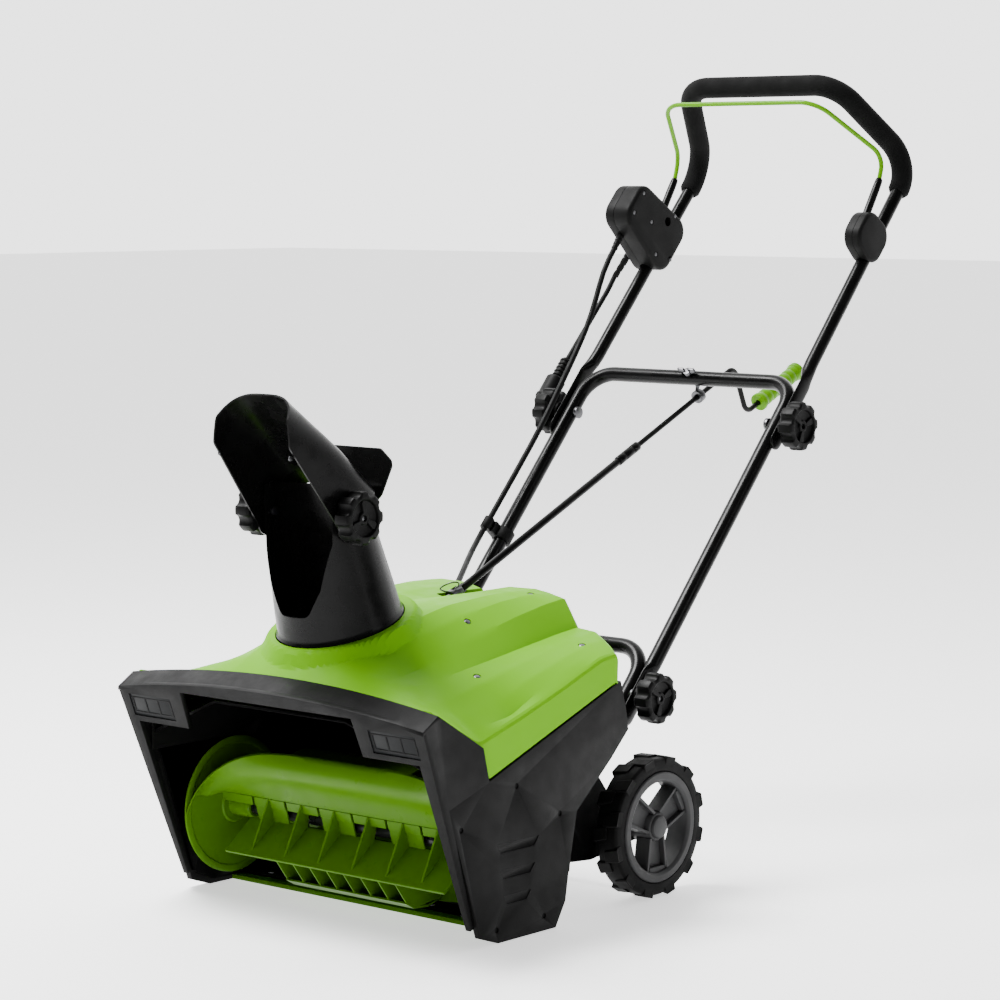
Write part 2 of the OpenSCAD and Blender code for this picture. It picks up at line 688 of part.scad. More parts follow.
// A ring on posts that holds the chute's gear down on the throat plate
module chute_retainer() color(shell_black) place() chute_frame() difference() {
    union() {
        translate([0, 0, -35.4]) cylinder(r = 101, h = 4, $fn = 96);
        for (a = [0 : 90 : 270]) rotate([0, 0, a + 45])
            translate([95, -8, -64]) cube([8, 16, 32]);
    }
    translate([0, 0, -45]) cylinder(r = skirt_r + clear_gap, h = 20, $fn = 96);
    translate([0, 0, -70]) cylinder(r = gear_r + 0.6, h = 34.6, $fn = 96);
}

// The pinion under the gear, its shaft, and the fork of the cranked joint
module chute_pinion() color(steel_grey) place() chute_frame() translate([0, 0, -52.7]) {
    difference() {
        translate([0, 82, 0]) rotate([-90, 0, 0]) cylinder(r = 9, h = 12, $fn = 48);
        for (i = [0 : 5]) translate([0, 81, 0]) rotate([0, i * 60 + 30, 0])
            translate([7.6, 0, -1.6]) cube([3, 14, 3.2]);
    }
    translate([0, 94, 0]) rotate([-90, 0, 0]) cylinder(d = 8, h = 118, $fn = 32);
    difference() {
        translate([0, 212, 0]) rotate([-90, 0, 0]) cylinder(d = 17, h = 21, $fn = 32);
        translate([-4.6, 217, -12]) cube([9.2, 20, 24]);
    }
    translate([-9, 227.5, 0]) rotate([0, 90, 0]) cylinder(d = 3, h = 18, $fn = 24);
}

// ---- deflector -----------------------------------------------------------

hood_x = 76;
hood_lean = 48;

// Half of the hood's rounded section, as a superellipse
hood_steps = 12;
hood_box = 0.34;
function hood_round(a, w, h) = [w * sign(cos(a)) * pow(abs(cos(a)), hood_box), h * pow(sin(a), hood_box)];
function hood_section(w, h) = [for (i = [0 : hood_steps]) hood_round(180 * i / hood_steps, w, h)];

hood_side = [[-19, 634], [-18.5, 668], [8, 702], [16, 702], [146, 577], [98, 523], [84, 505], [72, 510], [63, 526]];
hood_h = 92;

module deflector() color(tube_black) place() difference() {
    intersection() {
        slab(hood_side, -hood_x, hood_x);
        translate([0, 62, 527]) rotate([hood_lean, 0, 0]) translate([0, 0, -60])
            linear_extrude(300) polygon(concat(hood_section(hood_x, hood_h), [[-hood_x, -60], [hood_x, -60]]));
    }
    translate([0, 62, 527]) rotate([hood_lean, 0, 0]) translate([0, 0, -90])
        linear_extrude(360) polygon(concat(hood_section(hood_x - 2.6, hood_h - 3),
            [[-hood_x + 2.6, -90], [hood_x - 2.6, -90]]));
    rod_x(pivot_at, 6, -100, 100, 32);
}

module deflector_bolts() color(steel_grey) place() both() {
    rod_x(pivot_at, 5.8, 60, 98, 32);
    rod_x(pivot_at, 12, 60, 64, 32);
    rod_x(pivot_at, 12, 69.6, 72.4, 32);
}

// ---- upper handle ----------------------------------------------------------

knee_t = 504;
brow_n = 167;
brow_x = 138;
grip_start = 446;
knee_bend = 55;
upper_path = [[-upper_x, 92, 0], [-196, knee_t, 0], [-brow_x, 512, brow_n], [brow_x, 512, brow_n],
    [196, knee_t, 0], [upper_x, 92, 0]];
grip_path = [[-196.4, grip_start, 0], [-196, knee_t, 0], [-brow_x, 512, brow_n], [brow_x, 512, brow_n],
    [196, knee_t, 0], [196.4, grip_start, 0]];

module upper_handle() color(tube_black) place() handle_frame() difference() {
    union() {
        bent_bar(upper_path, upper_tube_d, knee_bend);
        both() {
            translate([plate_x - 3, -42, -13]) cube([6, 154, 26]);
            translate([upper_x - 2, 90, -7.5]) cube([11.4, 22, 15]);
        }
    }
    both() translate([150, 0, 0]) rotate([0, 90, 0]) cylinder(d = 8 + run_gap, h = 80, $fn = 32);
}

module foam_grip() color(rubber_black) place() handle_frame() difference() {
    bent_bar(grip_path, grip_d, knee_bend);
    bent_bar(upper_path, upper_tube_d, knee_bend);
}

// ---- switch and pivot boxes ------------------------------------------------

bail_t = 357;
bail_n = 32;

// Outline of the switch box, as [t, n]
box_outline = [[300, -17], [286, -9], [305, 114], [330, 117], [362, 114], [386, -4], [374, -18]];

// A [t, n] outline extruded across, in the handle's plane
module across(points, x0, x1)
    translate([x0, 0, 0]) rotate([90, 0, 90]) linear_extrude(x1 - x0) polygon(points);

// The tube that both boxes clamp, the bail's pivot and the room its arm swings in
module box_hollows() {
    bar(upper_path[0], [-196, knee_t, 0], upper_tube_d + 0.04);
    translate([-300, bail_t, bail_n]) rotate([0, 90, 0]) cylinder(d = 14.6, h = 150, $fn = 48);
    across([[354, 14], [402, 14], [402, 72], [354, 50]], -bail_x - 6.6, -bail_x + 7.2);
    relief_bars();
}

module switch_box() color(shell_black) place() handle_frame() difference() {
    across(box_outline, -204, -172);
    box_hollows();
    for (at = box_screws) translate([-210, at[0], at[1]]) rotate([0, 90, 0]) {
        cylinder(d = 4, h = 50, $fn = 24);
        translate([0, 0, 33.5]) cylinder(d = 6.2, h = 10, $fn = 24);
    }
}

module switch_lid() color(shell_black) place() handle_frame() difference() {
    union() {
        across(box_outline, -226, -204);
        across([[316, 30], [322, 100], [354, 100], [368, 30]], -232, -226);
    }
    box_hollows();
    for (at = box_screws) translate([-216, at[0], at[1]]) rotate([0, 90, 0]) cylinder(d = 4, h = 20, $fn = 24);
    translate([-240, 336, 70]) rotate([0, 90, 0]) cylinder(d = 14.6, h = 30, $fn = 48);
}

box_screws = [[312, 104], [350, 106], [300, 20], [376, 23], [330, 62], [318, -13.7]];

module switch_screws() color(steel_grey) place() handle_frame()
    for (at = box_screws) translate([-212, at[0], at[1]]) rotate([0, 90, 0]) {
        cylinder(d = 4, h = 38, $fn = 24);
        translate([0, 0, 35.5]) cylinder(d = 6, h = 3, $fn = 24);
    }

// A lock-off button on the outer face that frees the bail
module lock_button() color(rotor_green) place() handle_frame()
    translate([-238, 336, 70]) rotate([0, 90, 0]) cylinder(d = 14, h = 18, $fn = 48);

module pivot_box() color(shell_black) place() handle_frame() difference() {
    across([[301, 12], [305, 50], [318, 58], [362, 56], [377, 40], [379, 4], [368, -14], [326, -15]], 178, 220);
    mirror([1, 0, 0]) box_hollows();
}

// The bushes where the two cables leave the box
module relief_bars() {
    bar([-207, 303, 76], [-206, 269, 73.5], 13);
    bar([-226, 322, 20], [-254.6, 277.2, -2.4], 12);
}
module strain_relief() color(rubber_black) place() handle_frame() relief_bars();

// ---- bail ----------------------------------------------------------------

bail_x = 192;
bail_path = [[-bail_x, 425, 41], [-bail_x, 466, 60], [-150, 458, 165], [-122, 450, 190],
    [122, 450, 190], [150, 458, 165], [bail_x, 466, 60], [bail_x, 425, 41]];

module bail() color(cover_green) place() handle_frame() cord(bail_path, bail_d);

module bail_sleeves() color(tube_black) place() handle_frame() both() {
    difference() {
        union() {
            bar([bail_x, bail_t + 9, bail_n + 1.6], [bail_x, 432, 44.2], 12);
            translate([bail_x - 7, bail_t, bail_n]) rotate([0, 90, 0]) cylinder(d = 14, h = 14, $fn = 48);
        }
        bar([bail_x, 425, 41], [bail_x, 466, 60], bail_d);
    }
}

// ---- crank ---------------------------------------------------------------

rod_len = norm(eye_at - joint_at) + 97;
throw = 78;
grip_lead = 34;
crank_grip_len = 112;

// Points of the crank in the rod's own frame: x across, y down-back, z along
crank_path = [[0, 0, 8], [0, 0, rod_len], [0, throw, rod_len], [0, throw, rod_len + grip_lead + crank_grip_len + 5]];

module crank_rod() color(tube_black) place() rod_frame() {
    difference() {
        union() {
            bent_bar(crank_path, crank_d, 12, 24);
            translate([0, 0, 386]) cylinder(d = 14, h = 50, $fn = 32);
            translate([0, 0, 12]) cylinder(d = 11, h = 374, $fn = 32);
            translate([-2.6, -6, -6]) cube([5.2, 12, 22]);
        }
        translate([-9, 0, 0]) rotate([0, 90, 0]) cylinder(d = 6.4, h = 18, $fn = 24);
    }
    translate([-9, 0, 424]) rotate([0, 90, 0]) cylinder(d = 3, h = 18, $fn = 24);
}

module crank_grip() color(cover_green) place() rod_frame()
    translate([0, throw, rod_len + grip_lead]) difference() {
        union() {
            cylinder(d = 25, h = crank_grip_len, $fn = 48);
            cylinder(d = 28, h = 8, $fn = 48);
            translate([0, 0, crank_grip_len - 12]) cylinder(d = 28, h = 12, $fn = 48);
        }
        translate([0, 0, -1]) cylinder(d = crank_d + 0.2, h = crank_grip_len + 2, $fn = 48);
    }

// ---- cables --------------------------------------------------------------

// Hand-laid points in the handle's plane, as [x, t, n]
upper_cable_points = [[-206, 268, 73.5], [-205, 220, 70], [-200, 130, 50], [-195, 9, 42]];
lower_cable_points = [[-195, 7.5, 42], [-196, -80, 36], [-203.5, -264, 29.5], [-172, -310, 60], [-50, -458, 170]];

// The gland lies on the cable's last straight
gland_d = 17;
gland_way = unit(lower_cable_points[4] - lower_cable_points[3]);
gland_start = lower_cable_points[4] - 26 * gland_way;
gland_end = lower_cable_points[4] - 2 * gland_way;
pigtail_points = [[-254.9, 275.4, -3], [-259, 225, -9], [-259, 105, -5]];

module power_cable_upper() color(rubber_black) place() handle_frame() cord(upper_cable_points, cable_d);
module power_cable_lower() color(rubber_black) place() handle_frame()
    bent_bar(lower_cable_points, cable_d, 40, 24);
module pigtail_cable() color(rubber_black) place() handle_frame() cord(pigtail_points, 8);

// The supply plug: a ribbed boot, a flanged body and two blades
module pigtail_plug() color(rubber_black) place() handle_frame() {
    bar([-259, 104, -5], [-259, 66, -5], 16);
    for (i = [0 : 4]) bar([-259, 100 - 7 * i, -5], [-259, 97 - 7 * i, -5], 20);
    bar([-259, 66, -5], [-259, 24, -5], 31);
    bar([-259, 30, -5], [-259, 24, -5], 34);
    for (dx = [-6.5, 5]) translate([-259 + dx, 7, -8.2]) cube([1.5, 18, 6.4]);
}

// A clip that holds the cable beside the lower handle's left tube
module cable_clip() color(tube_black) place() handle_frame() difference() {
    union() {
        bar([-lower_x, -246, 0], [-lower_x, -228, 0], lower_tube_d + 8);
        bar([-203, -246, 30], [-202.6, -228, 30.2], cable_d + 7);
        translate([-204, -246, 8]) cube([12, 18, 16]);
    }
    bar([-lower_x, -260, 0], [-lower_x, -210, 0], lower_tube_d);
    bar(lower_cable_points[1], lower_cable_points[2], cable_d, 24);
}

// The grommet where the cable enters the back of the cover
module cable_grommet() color(rubber_black) place() handle_frame() difference() {
    bar(gland_start, gland_end, gland_d);
    bar(lower_cable_points[3], lower_cable_points[4] + 10 * gland_way, cable_d, 24);
}

auger_housing();
front_bezel();
top_cover();
side_cover_left();
side_cover_right();
scraper_bar();
scraper_screws();
lamp_left();
lamp_right();
lamp_board();
motor();
motor_spindle();
drive_belt();
control_board();
bearing_left();
bearing_right();
auger_shaft();
auger_rotor();
auger_pulley();
wheel_axle();
tyre_left();
tyre_right();
hub_left();
hub_right();
hub_cap_left();
hub_cap_right();
rear_hoop();
lower_handle();
lower_bolts();
mid_bolts();
crank_eye();
cable_clip();
cable_grommet();
chute_retainer();
chute();
chute_pinion();
deflector();
deflector_bolts();
knob_chute_left();
knob_chute_right();
knob_mid_left();
knob_mid_right();
knob_lower_left();
knob_lower_right();
upper_handle();
foam_grip();
switch_box();
switch_lid();
switch_screws();
pivot_box();
strain_relief();
power_cable_upper();
power_cable_lower();
pigtail_cable();
pigtail_plug();
bail();
bail_sleeves();
lock_button();
crank_rod();
crank_grip();
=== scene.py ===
"""Walk-behind electric snow thrower: looks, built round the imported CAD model."""

import json
import math

import bmesh
import bpy
import numpy as np
from mathutils import Matrix, Vector


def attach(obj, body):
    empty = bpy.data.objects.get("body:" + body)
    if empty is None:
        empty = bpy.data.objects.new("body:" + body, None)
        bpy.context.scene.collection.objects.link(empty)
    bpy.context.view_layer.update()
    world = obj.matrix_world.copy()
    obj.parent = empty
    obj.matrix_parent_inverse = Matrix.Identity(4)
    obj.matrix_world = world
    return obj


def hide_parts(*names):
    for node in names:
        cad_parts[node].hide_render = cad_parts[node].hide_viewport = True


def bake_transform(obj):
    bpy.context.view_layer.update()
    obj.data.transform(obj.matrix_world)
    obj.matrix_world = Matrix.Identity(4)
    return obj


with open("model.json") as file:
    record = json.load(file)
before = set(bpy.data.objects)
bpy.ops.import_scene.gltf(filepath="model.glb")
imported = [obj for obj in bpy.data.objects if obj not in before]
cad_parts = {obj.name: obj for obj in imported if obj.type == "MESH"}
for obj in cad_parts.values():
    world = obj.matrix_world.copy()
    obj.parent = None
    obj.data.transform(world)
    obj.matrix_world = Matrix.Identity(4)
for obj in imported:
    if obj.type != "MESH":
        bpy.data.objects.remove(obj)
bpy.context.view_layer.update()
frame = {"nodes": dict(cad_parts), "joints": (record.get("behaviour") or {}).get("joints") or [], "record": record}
JOINTS = {j["name"]: j for j in frame["joints"]}

# ---- frame ----
# Sizes below are in millimetres. x runs across, y is measured back from the
# front corners of the mouth, and z is up. row() turns a point into the row frame.

AXLE_Y = 491.7
Y_MID = AXLE_Y - 1000 * JOINTS["wheel_left_spin"]["pos_m"][1]


def row(p):
    return Vector((p[0] / 1000, (p[1] - Y_MID) / 1000, p[2] / 1000))


# ---- camera ----

CAMERA_AT = (2826.8, -2821.2, 967.2)
CAMERA_RIGHT = Vector((0.7583, 0.6520, 0.0))
CAMERA_BACK = Vector((0.6487, -0.7544, 0.1009))
CAMERA_LENS = 112.79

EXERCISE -
From the line that contains "auger_housing();" through the line that contains "before = set(bpy.data.objects)", reproduce every line exactly, both end lines included.

EXERCISE RESULT -
auger_housing();
front_bezel();
top_cover();
side_cover_left();
side_cover_right();
scraper_bar();
scraper_screws();
lamp_left();
lamp_right();
lamp_board();
motor();
motor_spindle();
drive_belt();
control_board();
bearing_left();
bearing_right();
auger_shaft();
auger_rotor();
auger_pulley();
wheel_axle();
tyre_left();
tyre_right();
hub_left();
hub_right();
hub_cap_left();
hub_cap_right();
rear_hoop();
lower_handle();
lower_bolts();
mid_bolts();
crank_eye();
cable_clip();
cable_grommet();
chute_retainer();
chute();
chute_pinion();
deflector();
deflector_bolts();
knob_chute_left();
knob_chute_right();
knob_mid_left();
knob_mid_right();
knob_lower_left();
knob_lower_right();
upper_handle();
foam_grip();
switch_box();
switch_lid();
switch_screws();
pivot_box();
strain_relief();
power_cable_upper();
power_cable_lower();
pigtail_cable();
pigtail_plug();
bail();
bail_sleeves();
lock_button();
crank_rod();
crank_grip();
=== scene.py ===
"""Walk-behind electric snow thrower: looks, built round the imported CAD model."""

import json
import math

import bmesh
import bpy
import numpy as np
from mathutils import Matrix, Vector


def attach(obj, body):
    empty = bpy.data.objects.get("body:" + body)
    if empty is None:
        empty = bpy.data.objects.new("body:" + body, None)
        bpy.context.scene.collection.objects.link(empty)
    bpy.context.view_layer.update()
    world = obj.matrix_world.copy()
    obj.parent = empty
    obj.matrix_parent_inverse = Matrix.Identity(4)
    obj.matrix_world = world
    return obj


def hide_parts(*names):
    for node in names:
        cad_parts[node].hide_render = cad_parts[node].hide_viewport = True


def bake_transform(obj):
    bpy.context.view_layer.update()
    obj.data.transform(obj.matrix_world)
    obj.matrix_world = Matrix.Identity(4)
    return obj


with open("model.json") as file:
    record = json.load(file)
before = set(bpy.data.objects)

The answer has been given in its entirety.